| Source data |
————

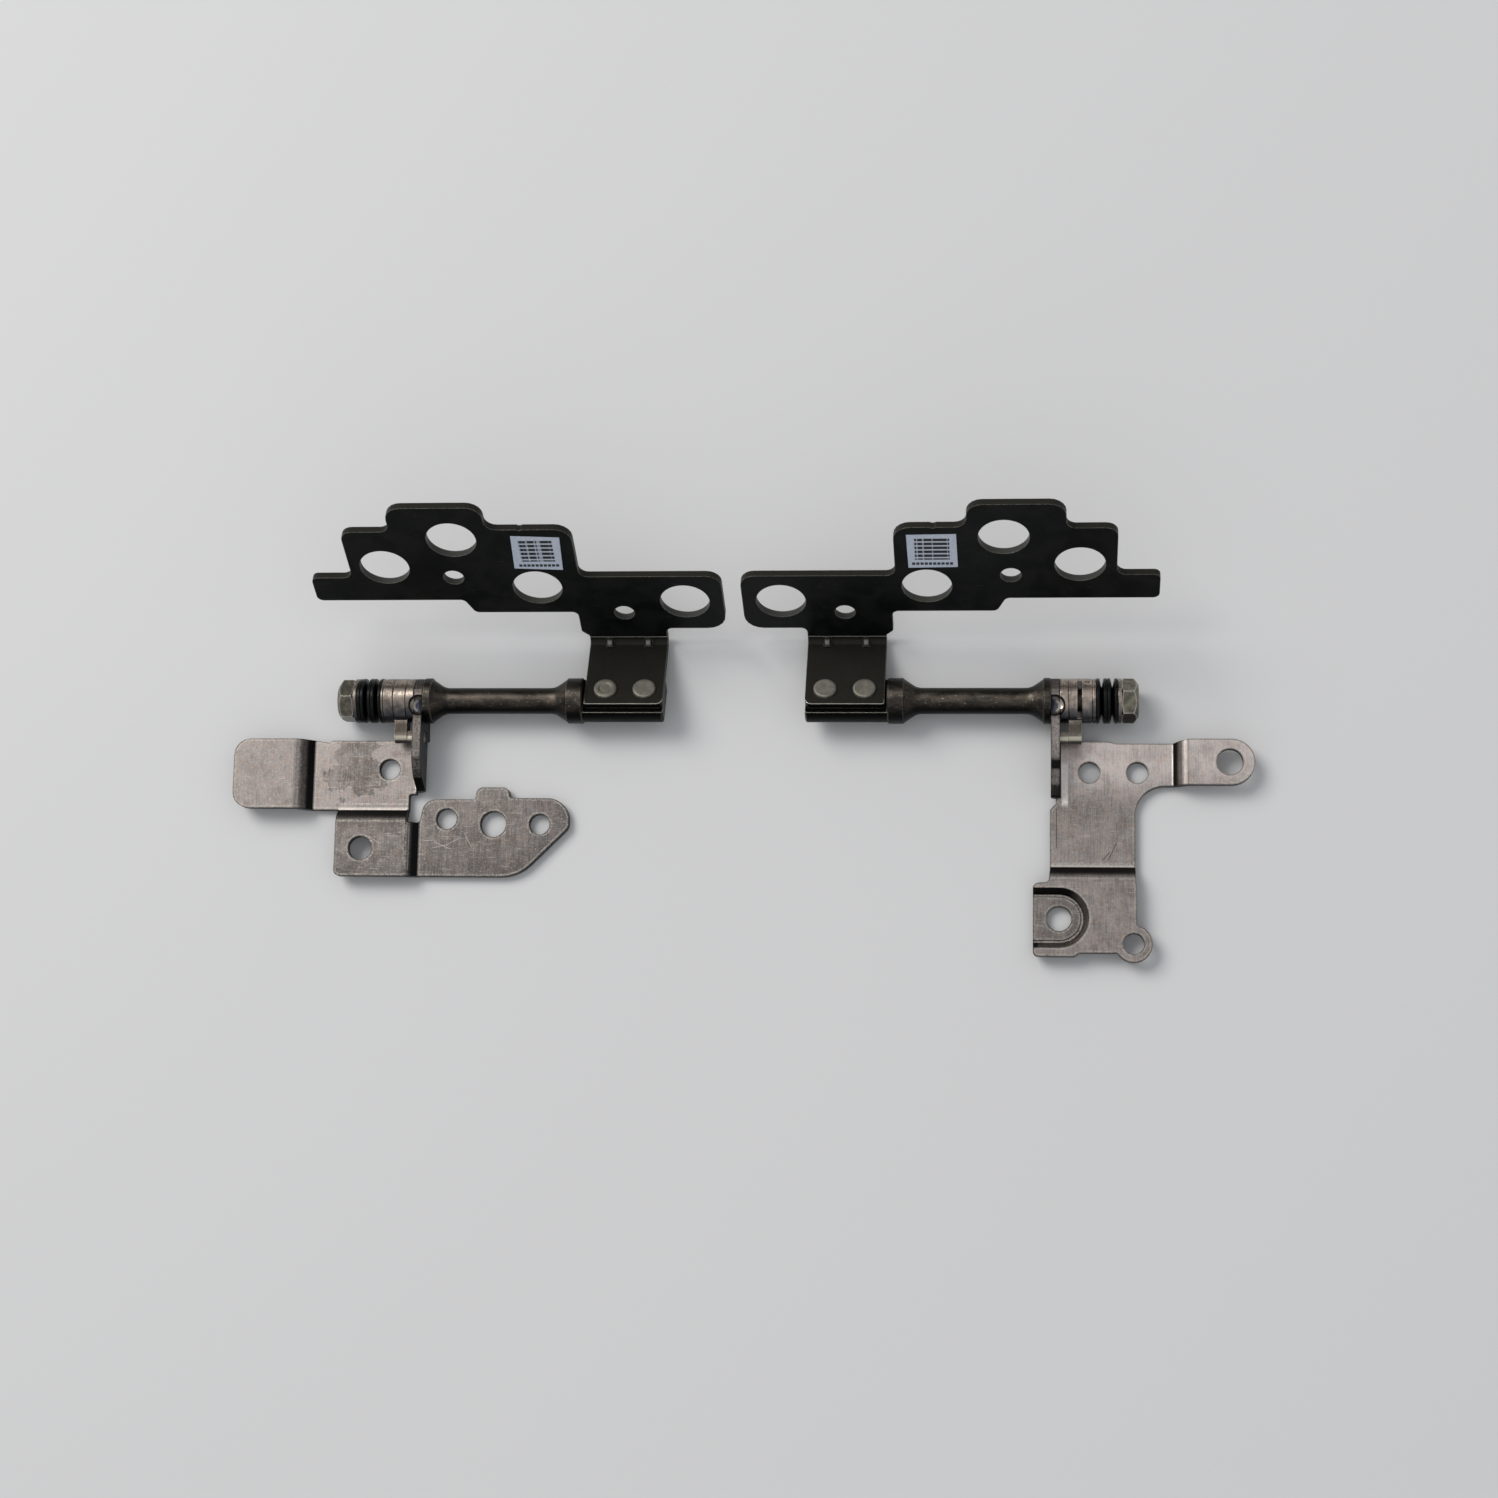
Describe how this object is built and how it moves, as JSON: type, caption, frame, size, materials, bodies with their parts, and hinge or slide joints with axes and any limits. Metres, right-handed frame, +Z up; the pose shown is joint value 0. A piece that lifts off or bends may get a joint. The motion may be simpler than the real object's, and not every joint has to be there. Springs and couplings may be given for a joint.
{
  "type": "pair of laptop hinges",
  "caption": "Left and right friction hinges of a laptop: base bracket, shaft with washer and spring stack, and a riveted lid bracket.",
  "frame": {"origin": "middle of the pair's box, on the table that the base brackets lie on", "axes": "+X along the shaft axes from the left hinge to the right one, +Y from the base brackets towards the lid brackets, +Z up from the table"},
  "size_m": [0.1412, 0.0582, 0.0262],
  "materials": {
    "base_steel": "warm gray zinc-plated sheet with blotches and fine brush lines",
    "bright_steel": "bright satin steel",
    "shaft_steel": "dark brown turned steel, oiled",
    "lid_black": "black coated sheet with bare worn edges",
    "rivet_steel": "dull gray steel",
    "spring_steel": "blackened spring steel, oiled",
    "nut_steel": "warm gray plated steel",
    "label_film": "pale polyester film"
  },
  "bodies": {
    "bases": {"left_base_bracket": "base_steel", "left_spacer_washer": "bright_steel", "left_stop_cam": "bright_steel", "right_base_bracket": "base_steel", "right_spacer_washer": "bright_steel", "right_stop_cam": "bright_steel"},
    "left_lid": {"left_hinge_shaft": "shaft_steel", "left_lid_bracket": "lid_black", "left_tab_rivet_1": "rivet_steel", "left_tab_rivet_2": "rivet_steel", "left_stop_washer": "bright_steel", "left_thin_washer": "bright_steel", "left_disc_spring_1": "spring_steel", "left_disc_spring_2": "spring_steel", "left_disc_spring_3": "spring_steel", "left_disc_spring_4": "spring_steel", "left_backing_washer": "spring_steel", "left_end_washer": "bright_steel", "left_nut": "nut_steel", "left_label": "label_film"},
    "right_lid": {"right_hinge_shaft": "shaft_steel", "right_lid_bracket": "lid_black", "right_tab_rivet_1": "rivet_steel", "right_tab_rivet_2": "rivet_steel", "right_stop_washer": "bright_steel", "right_thin_washer": "bright_steel", "right_disc_spring_1": "spring_steel", "right_disc_spring_2": "spring_steel", "right_disc_spring_3": "spring_steel", "right_disc_spring_4": "spring_steel", "right_end_washer": "bright_steel", "right_nut": "nut_steel", "right_label": "label_film"}
  },
  "joints": [
    {"name": "left_lid_turn", "type": "hinge", "parent": "bases", "child": "left_lid", "pos_m": [0, 0.00649, 0.0032], "axis": [1, 0, 0], "range_deg": [-18, 117]},
    {"name": "right_lid_turn", "type": "hinge", "parent": "bases", "child": "right_lid", "pos_m": [0, 0.00649, 0.0032], "axis": [1, 0, 0], "range_deg": [-18, 117]}
  ]
}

————

| What is expected |
Hand back the material above in full, exactly as written.

| The output |
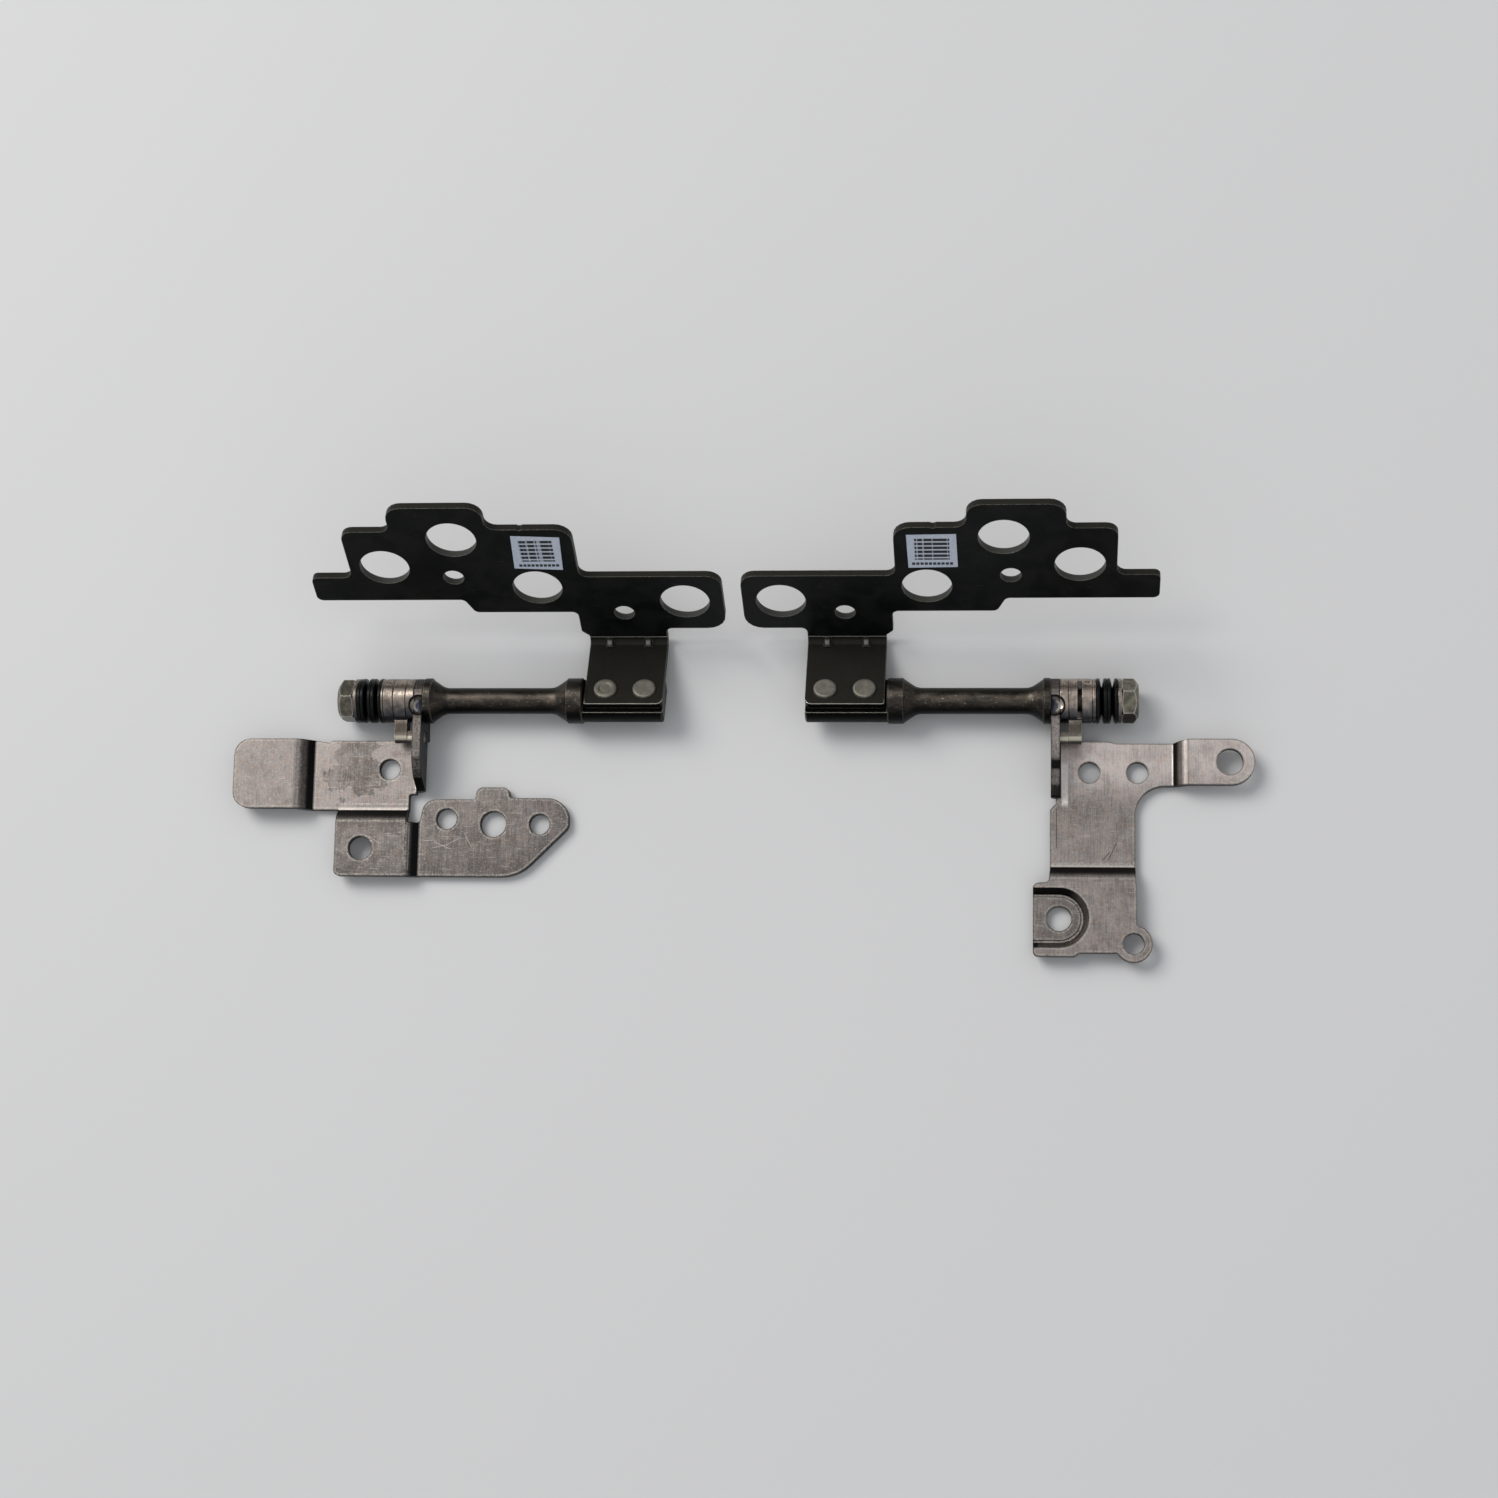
Describe how this object is built and how it moves, as JSON: type, caption, frame, size, materials, bodies with their parts, and hinge or slide joints with axes and any limits. Metres, right-handed frame, +Z up; the pose shown is joint value 0. A piece that lifts off or bends may get a joint. The motion may be simpler than the real object's, and not every joint has to be there. Springs and couplings may be given for a joint.
{
  "type": "pair of laptop hinges",
  "caption": "Left and right friction hinges of a laptop: base bracket, shaft with washer and spring stack, and a riveted lid bracket.",
  "frame": {"origin": "middle of the pair's box, on the table that the base brackets lie on", "axes": "+X along the shaft axes from the left hinge to the right one, +Y from the base brackets towards the lid brackets, +Z up from the table"},
  "size_m": [0.1412, 0.0582, 0.0262],
  "materials": {
    "base_steel": "warm gray zinc-plated sheet with blotches and fine brush lines",
    "bright_steel": "bright satin steel",
    "shaft_steel": "dark brown turned steel, oiled",
    "lid_black": "black coated sheet with bare worn edges",
    "rivet_steel": "dull gray steel",
    "spring_steel": "blackened spring steel, oiled",
    "nut_steel": "warm gray plated steel",
    "label_film": "pale polyester film"
  },
  "bodies": {
    "bases": {"left_base_bracket": "base_steel", "left_spacer_washer": "bright_steel", "left_stop_cam": "bright_steel", "right_base_bracket": "base_steel", "right_spacer_washer": "bright_steel", "right_stop_cam": "bright_steel"},
    "left_lid": {"left_hinge_shaft": "shaft_steel", "left_lid_bracket": "lid_black", "left_tab_rivet_1": "rivet_steel", "left_tab_rivet_2": "rivet_steel", "left_stop_washer": "bright_steel", "left_thin_washer": "bright_steel", "left_disc_spring_1": "spring_steel", "left_disc_spring_2": "spring_steel", "left_disc_spring_3": "spring_steel", "left_disc_spring_4": "spring_steel", "left_backing_washer": "spring_steel", "left_end_washer": "bright_steel", "left_nut": "nut_steel", "left_label": "label_film"},
    "right_lid": {"right_hinge_shaft": "shaft_steel", "right_lid_bracket": "lid_black", "right_tab_rivet_1": "rivet_steel", "right_tab_rivet_2": "rivet_steel", "right_stop_washer": "bright_steel", "right_thin_washer": "bright_steel", "right_disc_spring_1": "spring_steel", "right_disc_spring_2": "spring_steel", "right_disc_spring_3": "spring_steel", "right_disc_spring_4": "spring_steel", "right_end_washer": "bright_steel", "right_nut": "nut_steel", "right_label": "label_film"}
  },
  "joints": [
    {"name": "left_lid_turn", "type": "hinge", "parent": "bases", "child": "left_lid", "pos_m": [0, 0.00649, 0.0032], "axis": [1, 0, 0], "range_deg": [-18, 117]},
    {"name": "right_lid_turn", "type": "hinge", "parent": "bases", "child": "right_lid", "pos_m": [0, 0.00649, 0.0032], "axis": [1, 0, 0], "range_deg": [-18, 117]}
  ]
}